## Work to do
Lines containing the word "names" are to be counted; state their number and nothing further.

## Data
★ ★ ★
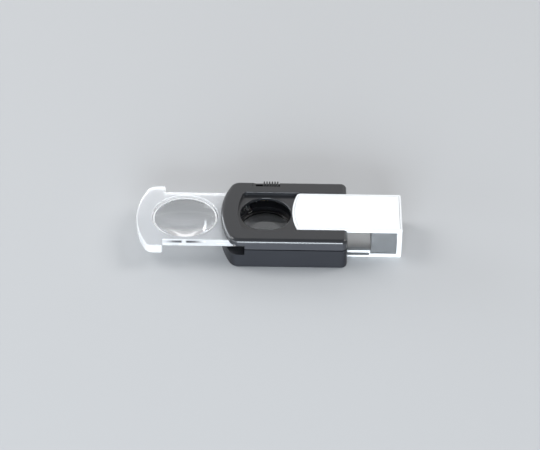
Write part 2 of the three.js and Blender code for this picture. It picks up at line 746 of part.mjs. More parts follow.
// Grooves in the outer faces of both rails, each with a rounded end just before the block
function railGrooves(far) {
  const roundEnd = (y0, y1) => {
    const geometry = new THREE.CylinderGeometry(grooveRadius, grooveRadius, y1 - y0, SMALL_CIRCLE_STEPS);
    geometry.translate(grooveRoundX, (y0 + y1) / 2, SLEEVE_BOTTOM + grooveRadius);
    return toSolid(geometry);
  };
  return joined(
    boxPair(sleeveLeft + GROOVE_STOP, grooveRoundX, webOuter, far, SLEEVE_BOTTOM, SLEEVE_BOTTOM + RAIL_GROOVE),
    roundEnd(webOuter, far),
    roundEnd(-far, -webOuter),
  );
}

function sleevePlate() {
  return skinned((inset) => bowedOutline(inlayForm, inset), [
    { inset: SEAT_GAP, z: caseTop - INLAY_THICKNESS },
    { inset: SEAT_GAP, z: caseTop - SEAT_GAP },
    { inset: 2 * SEAT_GAP, z: caseTop },
  ]);
}

// Switch knob: base, ribs across its length that reach out over the wall, and a leg down into the case

function switchKnob() {
  const pitch = KNOB_LENGTH / KNOB_RIBS;
  const ribWidth = pitch / 2;
  const baseTop = knobBottom + KNOB_BODY;
  const legHalf = LEG_WIDTH / 2;
  const ribs = Array.from({ length: KNOB_RIBS }, (_, i) => {
    const x = knobLeft + pitch * (i + 1 / 2);
    return knobRib(x, ribWidth, baseTop);
  });
  const overhang = box(
    knobLeft - OVERRUN,
    knobRight + OVERRUN,
    switchWallInner - RUNNING_GAP,
    knobOuter + OVERRUN,
    knobBottom - OVERRUN,
    switchWallTop + RUNNING_GAP,
  );
  return joined(
    box(knobLeft, knobRight, knobInner, switchWallInner - RUNNING_GAP, knobBottom, baseTop),
    cut(joined(...ribs), overhang),
    box(SWITCH_OFFSET - legHalf, SWITCH_OFFSET + legHalf, legInner, legOuter, bladeBottom, knobBottom + SEAT_GAP),
  );
}

// One rib, with its top tapered to a narrower crest
function knobRib(x, width, baseTop) {
  const half = width / 2;
  const outline = [
    new THREE.Vector2(x - half, knobBottom),
    new THREE.Vector2(x + half, knobBottom),
    new THREE.Vector2(x + half, baseTop),
    new THREE.Vector2(x + half / 2, caseTop),
    new THREE.Vector2(x - half / 2, caseTop),
    new THREE.Vector2(x - half, baseTop),
  ];
  const depth = knobOuter - knobInner - KNOB_SHOULDER;
  const geometry = new THREE.ExtrudeGeometry(new THREE.Shape(outline), { depth, bevelEnabled: false });
  geometry.rotateX(Math.PI / 2);
  geometry.translate(0, knobOuter, 0);
  return toSolid(geometry);
}

function switchBlade() {
  const left = SWITCH_OFFSET - BLADE_LENGTH / 2;
  return box(left, left + BLADE_LENGTH, bladeInner, bladeInner + BLADE_THICKNESS, bladeBottom, bladeBottom + BLADE_HEIGHT);
}

function contactStrip(left, right) {
  return box(left, right, stripInner, stripOuter, stripBottom, stripTop);
}

// Lamp: a low round body with a rim at the top and its dome facing down

function lamp() {
  const rimRadius = LAMP_RADIUS + LAMP_RIM;
  const rimBottom = lampTop - LAMP_RIM_THICKNESS;
  const domeRise = LAMP_RADIUS / 2;
  return turned([
    ...dome(LAMP_RADIUS, lampBottom + domeRise, -domeRise).reverse(),
    [LAMP_RADIUS, rimBottom],
    [rimRadius, rimBottom],
    [rimRadius, lampTop],
    [0, lampTop],
  ], lampX, lampY, SMALL_CIRCLE_STEPS);
}

// Leads and wires

const leadEndX = pocketLeft + RUNNING_GAP + WIRE_GROOVE_WIDTH;
const leadLaneY = pocketInner + WIRE_RADIUS + SEAT_GAP;

function lampLeadSwitch() {
  const x = lampX - LEAD_PITCH / 2;
  return wire([
    new THREE.Vector3(x, leadStartY, leadZ),
    new THREE.Vector3(x, leadLaneY + LEAD_PITCH / 4, leadZ),
    new THREE.Vector3(leadEndX, leadLaneY + LEAD_PITCH, leadZ),
    new THREE.Vector3(leadEndX, stripInner - RUNNING_GAP, leadZ),
  ], LEAD_RADIUS);
}

function lampLeadBattery() {
  const x = lampX + LEAD_PITCH / 2;
  return wire([
    new THREE.Vector3(x, leadStartY, leadZ),
    new THREE.Vector3(x, leadLaneY - LEAD_PITCH, leadZ),
    new THREE.Vector3(pocketLeft, leadLaneY, leadZ),
    new THREE.Vector3(leadEndX - LEAD_RADIUS, leadLaneY, leadZ),
  ], LEAD_RADIUS);
}

function wirePositive() {
  return wire([
    new THREE.Vector3(contactTabLeft - RUNNING_GAP, plateY, wireZ),
    new THREE.Vector3(wireTurnNear, plateY, wireZ),
    new THREE.Vector3(wireTurnNear, stripInner - RUNNING_GAP, wireZ),
  ], WIRE_RADIUS);
}

function wireNegative() {
  return wire([
    new THREE.Vector3(cellX - CONTACT_SIZE / 2 - RUNNING_GAP, springY, wireZ),
    new THREE.Vector3(wireTurnFar, springY, wireZ),
    new THREE.Vector3(wireTurnFar, leadLaneY, wireZ),
    new THREE.Vector3(leadEndX + RUNNING_GAP, leadLaneY, wireZ),
  ], WIRE_RADIUS);
}

// Battery: cells on their edges in a row, a flat contact behind them and a bent leaf in front

function buttonCell(index) {
  const front = plateInner - SEAT_GAP - (index + 1) * CELL_THICKNESS - index * SEAT_GAP;
  const radius = CELL_DIAMETER / 2;
  const points = [
    [0, 0],
    [radius - CELL_RIM, 0],
    [radius - CELL_RIM, CELL_RIM],
    [radius, CELL_RIM],
    [radius, CELL_THICKNESS - CELL_RIM / 2],
    [radius - CELL_RIM / 2, CELL_THICKNESS],
    [0, CELL_THICKNESS],
  ].map(([r, y]) => new THREE.Vector2(r, y));
  const geometry = new THREE.LatheGeometry(points, CIRCLE_STEPS / 2);
  geometry.translate(cellX, front, cellZ);
  return toSolid(geometry);
}

// A square plate with a tab that reaches to the wire
function batteryContact() {
  const half = CONTACT_SIZE / 2;
  const tabHalf = WIRE_GROOVE_WIDTH / 2;
  return joined(
    box(cellX - half, cellX + half, plateInner, plateOuter, cellZ - half, cellZ + half),
    box(contactTabLeft, cellX, plateInner, plateOuter, wireZ - tabHalf, wireZ + tabHalf),
  );
}

// A leaf bent over itself: flat along the wall, then a tongue that bows up to the last cell
function batterySpring() {
  const half = CONTACT_SIZE / 2;
  const foot = springOuter + STRIP_THICKNESS;
  const crest = springOuter + SPRING_SPAN - 2 * STRIP_THICKNESS;
  const turn = (foot + crest) / 2;
  const hookX = cellX + half - SPRING_HOOK;
  const path = new THREE.CatmullRomCurve3([
    new THREE.Vector3(cellX - half, foot, 0),
    new THREE.Vector3(hookX, foot, 0),
    new THREE.Vector3(cellX + half - STRIP_THICKNESS, (foot + turn) / 2, 0),
    new THREE.Vector3(hookX, turn, 0),
    new THREE.Vector3(cellX, crest, 0),
    new THREE.Vector3(cellX - SPRING_HOOK, crest - SPRING_SPAN / 4, 0),
  ]);
  const inner = path.getPoints(CIRCLE_STEPS / 3).map((p) => new THREE.Vector2(p.x, p.y));
  const outer = inner.map((p, i) => leafSide(inner, i, STRIP_THICKNESS));
  const pieces = inner.slice(1).map((p, i) => (
    prism([outer[i], outer[i + 1], p, inner[i]], cellZ - SPRING_WIDTH / 2, cellZ + SPRING_WIDTH / 2)
  ));
  return joined(...pieces);
}

// The point that lies one thickness to the right of a bent path
function leafSide(points, i, thickness) {
  const before = points[Math.max(i - 1, 0)];
  const after = points[Math.min(i + 1, points.length - 1)];
  const along = new THREE.Vector2(after.x - before.x, after.y - before.y).normalize();
  return new THREE.Vector2(points[i].x + along.y * thickness, points[i].y - along.x * thickness);
}

// The lid lies on the core's walls, and a tongue at each end drops in over the contacts
function batteryLid() {
  const left = troughLeft + RUNNING_GAP;
  const right = troughRight - RUNNING_GAP;
  const tongueBottom = cellZ + CONTACT_SIZE / 2 + RUNNING_GAP;
  return joined(
    box(blockLeft, coreRight, -coreHalf, coreHalf, lidBottom, lidBottom + LID_THICKNESS),
    boxPair(left, right, plateInner, plateOuter, tongueBottom, lidBottom + SEAT_GAP),
  );
}

function caseScrew([x, y]) {
  const headTop = SCREW_SINK + SCREW_HEAD_HEIGHT - SEAT_GAP;
  const tip = SCREW_SINK + SCREW_LENGTH;
  const form = turned([
    [0, SCREW_SINK],
    [SCREW_HEAD_RADIUS, SCREW_SINK],
    [SCREW_HEAD_RADIUS, headTop],
    [SCREW_RADIUS, headTop],
    [SCREW_RADIUS, tip - SCREW_RADIUS],
    [0, tip],
  ], x, y, SMALL_CIRCLE_STEPS);
  const half = SCREW_SLOT_WIDTH / 2;
  const reach = SCREW_HEAD_RADIUS / 2 + SCREW_SLOT_WIDTH;
  const slotTop = SCREW_SINK + SCREW_SLOT_DEPTH;
  return cut(
    form,
    box(x - reach, x + reach, y - half, y + half, -OVERRUN, slotTop),
    box(x - half, x + half, y - reach, y + reach, -OVERRUN, slotTop),
  );
}

// Materials

function finish(color, roughness, metalness = 0, opacity = 1) {
  return new THREE.MeshStandardMaterial({ color, roughness, metalness, opacity, transparent: opacity < 1 });
}

const blackShell = finish('#26272b', 0.45);
const blackInner = finish('#151517', 0.6);
const clearAcrylic = finish('#eef1f3', 0.08, 0, 0.35);
const lensAcrylic = finish('#e6eaee', 0.03, 0, 0.3);
const whitePlate = finish('#fbfbfb', 0.35);
const steel = finish('#b9bcc0', 0.35, 1);
const brass = finish('#c9a75a', 0.35, 1);
const lampResin = finish('#f4f4ee', 0.15);
const redWire = finish('#b02420', 0.5);
const blackWire = finish('#1c1c1e', 0.5);

// Assembly

function place(name, solid, material, parent) {
  const mesh = new THREE.Mesh(toGeometry(solid), material);
  mesh.name = name;
  parent.add(mesh);
}

const loupe = new THREE.Group();
const caseGroup = new THREE.Group();
const slideGroup = new THREE.Group();
const sleeveGroup = new THREE.Group();
const switchGroup = new THREE.Group();
loupe.add(caseGroup, slideGroup, sleeveGroup, switchGroup);

place('bottom_case', bottomCase(), blackShell, caseGroup);
place('top_cover', topCover(), blackShell, caseGroup);
place('fixed_lens', fixedLens(), lensAcrylic, caseGroup);
place('lens_ring', lensRing(), blackInner, caseGroup);
place('lamp', lamp(), lampResin, caseGroup);
place('lamp_lead_switch', lampLeadSwitch(), steel, caseGroup);
place('lamp_lead_battery', lampLeadBattery(), steel, caseGroup);
place('wire_positive', wirePositive(), redWire, caseGroup);
place('wire_negative', wireNegative(), blackWire, caseGroup);
place('contact_strip_lamp', contactStrip(pocketLeft + RUNNING_GAP, stripBreakX), brass, caseGroup);
place('contact_strip_battery', contactStrip(stripBreakX + STRIP_BREAK, wireTurnNear + WIRE_SPACING / 2), brass, caseGroup);
place('battery_contact', batteryContact(), brass, caseGroup);
place('battery_spring', batterySpring(), brass, caseGroup);
place('battery_lid', batteryLid(), blackInner, caseGroup);
for (let i = 0; i < CELL_COUNT; i += 1) {
  place(`button_cell_${i + 1}`, buttonCell(i), steel, caseGroup);
}
screwPlaces().forEach((where, i) => place(`case_screw_${i + 1}`, caseScrew(where), steel, caseGroup));

place('lens_slide', lensSlide(), clearAcrylic, slideGroup);
place('slide_lens', slideLens(), lensAcrylic, slideGroup);

place('sleeve', sleeve(), clearAcrylic, sleeveGroup);
place('sleeve_plate', sleevePlate(), whitePlate, sleeveGroup);

place('switch_knob', switchKnob(), blackInner, switchGroup);
place('switch_blade', switchBlade(), brass, switchGroup);

// Both slides rest pulled out, and the whole is centred over the middle of its length
slideGroup.position.x = -slideTravel;
sleeveGroup.position.x = sleeveTravel;
loupe.position.x = -(endBarLeft - slideTravel + sleeveRight + sleeveTravel) / 2;

export default loupe;
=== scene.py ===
# %% [markdown]
# # A pocket loupe with a lamp, pulled out at both ends
#
# This lesson dresses a small pocket loupe. A black two-part case holds a fixed lens, a lamp and
# three button cells. A clear slide carries a larger lens out of the rounded end, and a clear sleeve
# with a white top slides out of the square end. The loupe lies on its back, so the face towards us
# is the one with the viewing hole and the small ribbed switch.
#
# The construction is fixed before this file starts: every piece has its real size and place there.
# Blender adds what that model leaves plain, which is fine edges, ground lens surfaces and finishes.
# So the first step is always the same: load the fixed model and keep its outer box.

# %% Load the fixed model
import json
import math

import bmesh
import bpy
from mathutils import Matrix, Vector


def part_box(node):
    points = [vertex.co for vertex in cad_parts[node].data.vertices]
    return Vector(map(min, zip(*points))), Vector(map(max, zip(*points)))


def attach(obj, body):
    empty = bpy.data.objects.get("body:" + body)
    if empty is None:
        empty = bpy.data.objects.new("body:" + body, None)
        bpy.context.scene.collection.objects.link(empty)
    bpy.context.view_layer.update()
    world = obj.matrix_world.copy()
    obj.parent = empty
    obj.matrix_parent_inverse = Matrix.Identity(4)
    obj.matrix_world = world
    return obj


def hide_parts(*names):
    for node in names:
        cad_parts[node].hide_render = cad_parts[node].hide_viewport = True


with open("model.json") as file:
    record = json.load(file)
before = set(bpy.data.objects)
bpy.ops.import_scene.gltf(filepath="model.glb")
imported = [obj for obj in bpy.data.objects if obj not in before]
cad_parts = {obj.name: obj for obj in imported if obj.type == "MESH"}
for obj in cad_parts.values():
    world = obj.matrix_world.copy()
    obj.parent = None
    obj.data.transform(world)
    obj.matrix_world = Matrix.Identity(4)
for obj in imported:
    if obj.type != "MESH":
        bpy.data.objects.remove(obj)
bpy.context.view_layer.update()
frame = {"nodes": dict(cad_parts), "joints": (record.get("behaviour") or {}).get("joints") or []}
nodes = frame["nodes"]

# %% [markdown]
# ## One unit and the sizes that follow from the model
#
# The finest edges of this loupe are a tenth of a millimetre, so this file thinks in millimetres and
# turns them to metres only where a mesh is made. The places of the pieces are read from the model's
# own boxes: if the case grows, everything below follows. Only what a box can't say, such as the
# radius of a corner, gets a value of its own here.

# %% Sizes
MM = 0.001


def box_mm(node):
    low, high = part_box(node)
    return low / MM, high / MM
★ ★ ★
## Output for this task
2